People try to compartmentalise [you]: 'Oh, you do period things'. So to do Red Dwarf and The Railway Children and All The King's Men and The Scarlet Pimpernel, and modern-day drama - I did A Christmas Carol with Ross Kemp - is great. Every job has the same process. You are visualising for the director. I'd like to move more towards features at the moment. I did a film called War Brides with Anna Friel, a 1940s drama, and it was a fabulous script. It's freedom of choice. War Brides is on release in March.

I've just finished a contemporary drama with Jemma Redgrave and Michael Maloney called The Swap. I hope to be doing a film with Rupert Everett and Peter O'Toole which is shooting in Puerto Rico.

We recently spoke to Jenny Agutter, who you worked with on the most recent Railway Children adaptation...

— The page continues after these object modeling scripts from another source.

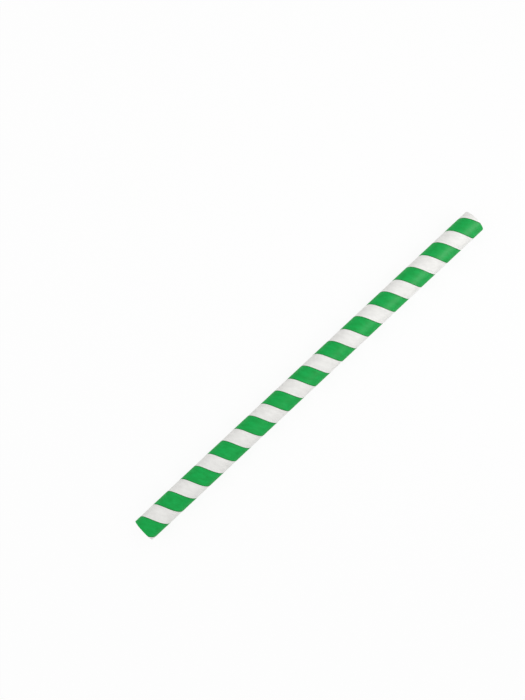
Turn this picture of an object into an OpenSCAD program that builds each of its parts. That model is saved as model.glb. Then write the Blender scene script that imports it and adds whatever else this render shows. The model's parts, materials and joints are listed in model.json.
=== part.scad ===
// Paper drinking straw: a spiral-wound tube of white paper, open right through and cut square,
// with one stripe printed on its outer ribbon. It lies along X on the surface z = 0, with the
// middle of its length over the origin.

/* [Tube] */
// Outside diameter of the paper
tube_d = 12; // [6:0.5:14]
// Length from one cut end to the other
tube_len = 220; // [100:5:260]
// Thickness of the wall, all glued plies together
wall = 0.55; // [0.3:0.05:0.9]

/* [Stripe] */
// Advance of the winding, and so of the stripe, along the straw in one turn
wrap_pitch = 17.6; // [14:0.2:24]
// Width of the stripe, square across the ribbon that it is printed on
stripe_w = 8.45; // [3:0.05:9]
// Height of the printed film over the paper
print_h = 0.03; // [0.02:0.01:0.1]

/* [Rest] */
// Roll of the straw about its axis, which carries the stripe's start from +Y up towards +Z
roll = 127.5; // [0:0.5:360]

/* [Hidden] */

// Facets of a circle in the preview
$fn = 96;

tube_r = tube_d / 2;
bore_r = tube_r - wall;
print_r = tube_r + print_h;

// Angle between the winding and a square cut through the straw
wrap_angle = atan(wrap_pitch / (PI * tube_d));
// Room that the stripe takes along the straw
stripe_run = stripe_w / cos(wrap_angle);

// Straight steps in one turn of the ridge that cuts the stripe out
turn_steps = 24;
// How far a cutting solid reaches past what it cuts
clear = 0.1;

// The straw as it is wound, about Z, is rolled and laid along X with the print on z = 0
module lay() {
    translate([0, 0, print_r])
        rotate([90, 0, 90])
            rotate([0, 0, roll])
                children();
}

// A tube about Z with its middle at the origin
module tube(outer_r, inner_r) {
    difference() {
        cylinder(r = outer_r, h = tube_len, center = true);
        cylinder(r = inner_r, h = tube_len + 2 * clear, center = true);
    }
}

// Point on the winding, a number of steps up from where the stripe starts at the lower end
function wound(radius, step, lift) = [
    radius * cos(step * 360 / turn_steps),
    radius * sin(step * 360 / turn_steps),
    -tube_len / 2 + step * wrap_pitch / turn_steps + lift
];

// A ridge of rectangular section that winds round the tube, a given run wide along it. It starts
// below the lower end and stops above the upper one, so that both ends cut it.
module ridge(run) {
    inner_r = tube_r - clear;
    outer_r = print_r / cos(180 / turn_steps) + clear;
    section = [[inner_r, 0], [outer_r, 0], [outer_r, run], [inner_r, run]];
    first = -ceil((run + clear) * turn_steps / wrap_pitch);
    last = ceil((tube_len + clear) * turn_steps / wrap_pitch);
    points = [
        for (step = [first:last])
            for (corner = section)
                wound(corner[0], step, corner[1])
    ];
    sides = [
        for (a = [0:4:4 * (last - first) - 1])
            for (side = [0:3])
                let (b = a + side, c = a + (side + 1) % 4)
                    for (triangle = [[b, c, b + 4], [c, c + 4, b + 4]])
                        triangle
    ];
    end = 4 * (last - first);
    caps = [[3, 2, 1, 0], [end, end + 1, end + 2, end + 3]];
    polyhedron(points = points, faces = concat(sides, caps), convexity = 10);
}

// The whole wall: plies of white paper, glued into one
module paper_tube() {
    color("#f2f1ec")
        lay()
            tube(tube_r, bore_r);
}

// The print: a film on the paper, as wide as the stripe and cut off square with the tube's ends
module green_stripe() {
    color("#23a050")
        lay()
            intersection() {
                tube(print_r, tube_r);
                ridge(stripe_run);
            }
}

paper_tube();
green_stripe();
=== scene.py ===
import json
import math

import bpy
from mathutils import Matrix, Vector, noise


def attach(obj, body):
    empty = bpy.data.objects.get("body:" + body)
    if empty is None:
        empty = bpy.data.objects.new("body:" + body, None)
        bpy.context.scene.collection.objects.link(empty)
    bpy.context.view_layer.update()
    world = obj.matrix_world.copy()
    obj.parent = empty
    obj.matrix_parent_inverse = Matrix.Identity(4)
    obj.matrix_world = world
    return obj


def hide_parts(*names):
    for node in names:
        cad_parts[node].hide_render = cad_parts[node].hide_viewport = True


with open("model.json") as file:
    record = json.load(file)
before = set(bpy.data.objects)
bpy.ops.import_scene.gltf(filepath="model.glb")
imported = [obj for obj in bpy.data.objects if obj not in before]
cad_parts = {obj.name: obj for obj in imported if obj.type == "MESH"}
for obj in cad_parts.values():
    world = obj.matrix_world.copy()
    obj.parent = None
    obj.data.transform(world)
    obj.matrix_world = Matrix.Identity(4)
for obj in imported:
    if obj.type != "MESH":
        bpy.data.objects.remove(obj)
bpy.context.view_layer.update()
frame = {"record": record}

MM = 0.001

# The tube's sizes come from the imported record, in mm
mounts = {mount["name"]: mount for mount in frame["record"]["mounts"]}
TUBE_R = mounts["outside"]["dims"]["r_mm"]
BORE_R = mounts["bore"]["dims"]["r_mm"]
TUBE_LEN = mounts["outside"]["dims"]["length_mm"]
AXIS_Z = mounts["outside"]["pos_m"][2] / MM

# The winding and the stripe repeat the part's own sizes, in mm and degrees
WRAP_PITCH = 17.6
STRIPE_W = 8.45
PRINT_H = 0.03
ROLL = 127.5

# Angle of the winding, and the degrees round the tube that one mm across the ribbon takes
WRAP = math.atan(WRAP_PITCH / (2 * math.pi * TUBE_R))
DEG_PER_MM = 360 / (WRAP_PITCH * math.cos(WRAP))

# Finishes of the wall's faces, in the order of its materials
PAPER, CUT, GLUE = 0, 1, 2

# Where the plies meet in the wall: a thin printed ribbon over three thicker ones
PLY_FACES = [TUBE_R, TUBE_R - 0.1, TUBE_R - 0.25, TUBE_R - 0.4, BORE_R]
# How far back the knife left each ply's end, from the outer one in
PLY_BACK = [0.0, 0.008, 0.002, 0.01]
# A glue line is a few thousandths of a mm wide. It is drawn wider here, so that it shows.
GLUE_W = 0.03
GLUE_DEPTH = 0.03
# Width of the sloping sides of a glue line
GLUE_SLOPE = 0.007

# Phases on the ribbon are degrees from the stripe's leading edge. Each ply's edges butt in a seam.
SEAM_OPEN = 0.09
SEAM_DEPTH = 0.06
SEAM_SIDE = SEAM_OPEN / 2 * DEG_PER_MM
# Degrees in which a seam drops to its full depth, and how far beside it the paper lies flat
SEAM_DROP = 0.25
SEAM_BESIDE = 1.2
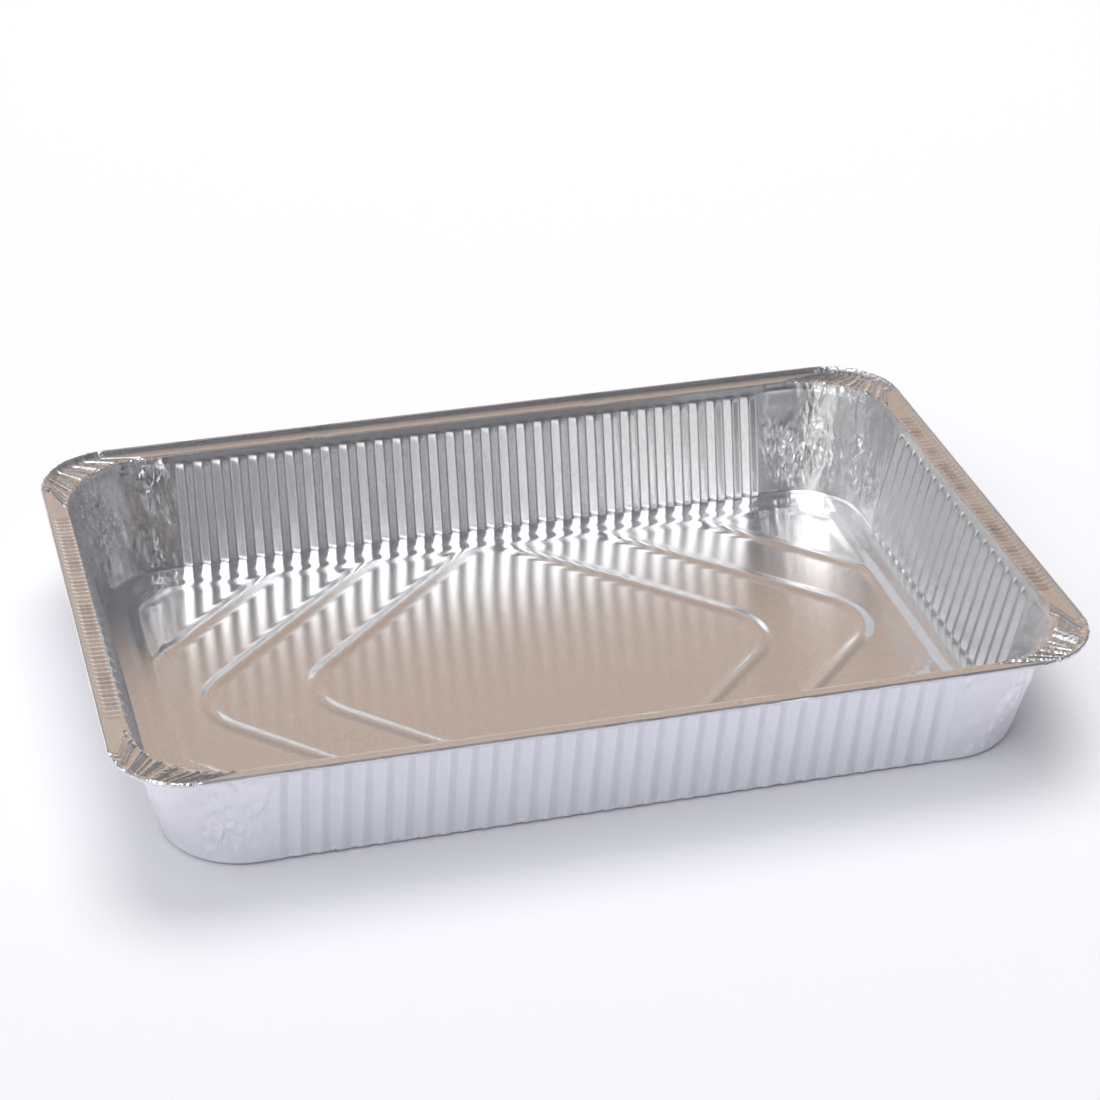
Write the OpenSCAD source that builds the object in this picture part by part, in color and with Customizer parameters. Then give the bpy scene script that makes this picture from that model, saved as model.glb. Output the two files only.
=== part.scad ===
// Foil roasting pan, pressed in one piece from a single sheet of aluminium foil.
// Millimetres. X runs along the long sides, Y along the short sides and Z up.
// The origin is on the table, under the middle of the pan.

/* [Rim] */
// Overall length, over the rolled edge
rim_l = 315; // [270:1:400]
// Overall width, over the rolled edge
rim_w = 215; // [185:1:300]
// Overall height, from the table to the top of the rolled edge
overall_h = 43.7; // [30:0.1:80]
// Corner radius of the rolled edge, seen from above
rim_r = 25; // [20:0.5:34]
// Corner radius of the mouth, where the walls meet the flange
mouth_r = 31; // [24:0.5:38]
// Width of the rim along the long sides, from the mouth to the outer edge
rim_long = 6.9; // [5.5:0.1:12]
// Width of the rim along the short sides
rim_short = 7.8; // [5.5:0.1:12]
// Bend between a wall and the flange
mouth_bend = 0.5; // [0.2:0.05:1]
// Radius of the rolled edge
roll_r = 0.75; // [0.5:0.05:1.2]
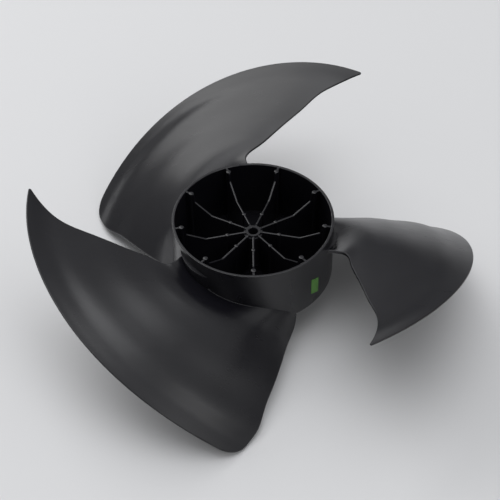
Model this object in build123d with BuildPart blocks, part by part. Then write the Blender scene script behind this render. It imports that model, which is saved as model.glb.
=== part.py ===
"""Axial fan impeller: a cup-shaped hub with three swept blades, moulded in one piece.

Millimetres. +Z points out of the hub's open side, and the origin is the centre of the shaft
bore's mouth, on top of the centre boss. The impeller stands on its three trailing corners.
"""

from build123d import *
from math import atan2, cos, degrees, hypot, radians, sin
import os

# --- driving dimensions -------------------------------------------------------------------
FAN_DIAMETER = 460.0
BLADE_COUNT = 3

HUB_DIAMETER = 169.0
HUB_WALL = 3.0
HUB_FLOOR = 3.0
HUB_DEPTH = 72.0  # rim to the outside of the floor
HUB_EDGE_RADIUS = 4.0  # outer corner between wall and floor
RIM_EDGE_RADIUS = 0.7

BOSS_DROP = 19.4  # the bore's mouth lies this far below the rim
BOSS_RING_RADIUS = 7.9
BOSS_BODY_RADIUS = 10.0
BOSS_RING_HEIGHT = 2.2
SHAFT_BORE_RADIUS = 5.0
SHAFT_BORE_LENGTH = 24.0
BORE_CHAMFER = 0.5
DRIVE_BORE_RADIUS = 4.0
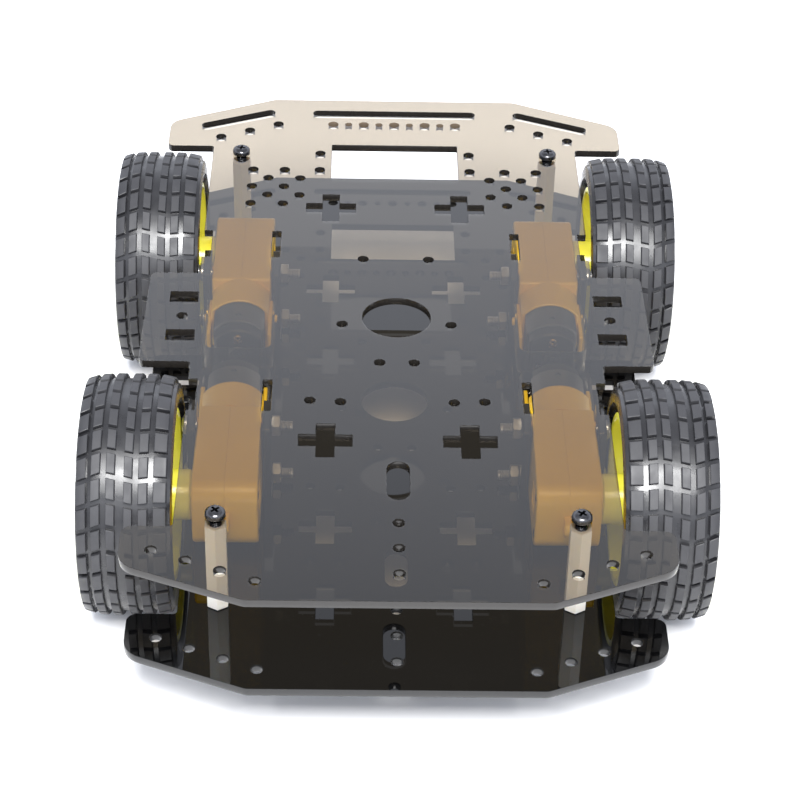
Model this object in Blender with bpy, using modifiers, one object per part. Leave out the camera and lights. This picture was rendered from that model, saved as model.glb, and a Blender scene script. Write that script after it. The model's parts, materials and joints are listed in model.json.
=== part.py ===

I'd worked with the producer before, on a TV series called Roughnecks about oil riggers on the North Sea, and he approached me. I remembered watching The Railway Children, and funnily enough, my mother was going to send me the video, and I said, 'No, don't'. Because it would just be fatal. I need to take the E. Nesbit story. We weren't remaking The Railway Children, we were doing a re-interpretation of the story.

When I first spoke to Jenny, I told her we'd worked together on Red Dwarf when she was Professor Mamet. In her first [Railway Children] fitting, when she was being corseted, she did comment, 'No silver thigh-boots this time!' I said, 'No, not unless they're under your skirts...'

But she was lovely, I really enjoyed working with her. The good thing with Dwarf is that a lot of the guest stars - Frances Barber, Jane Horrocks - I've often worked with again.

Speaking of Jane Horrocks, Mr Flibble noticed that in Holoship her bosom was quite...significant. Whereas in Absolutely Fabulous she is famously played as flat-chested. What happened?

We had the technology! We had a little help there...

Mr Flibble enjoyed talking to Howard Burden, and now that it's over...Mr Flibble is very cross.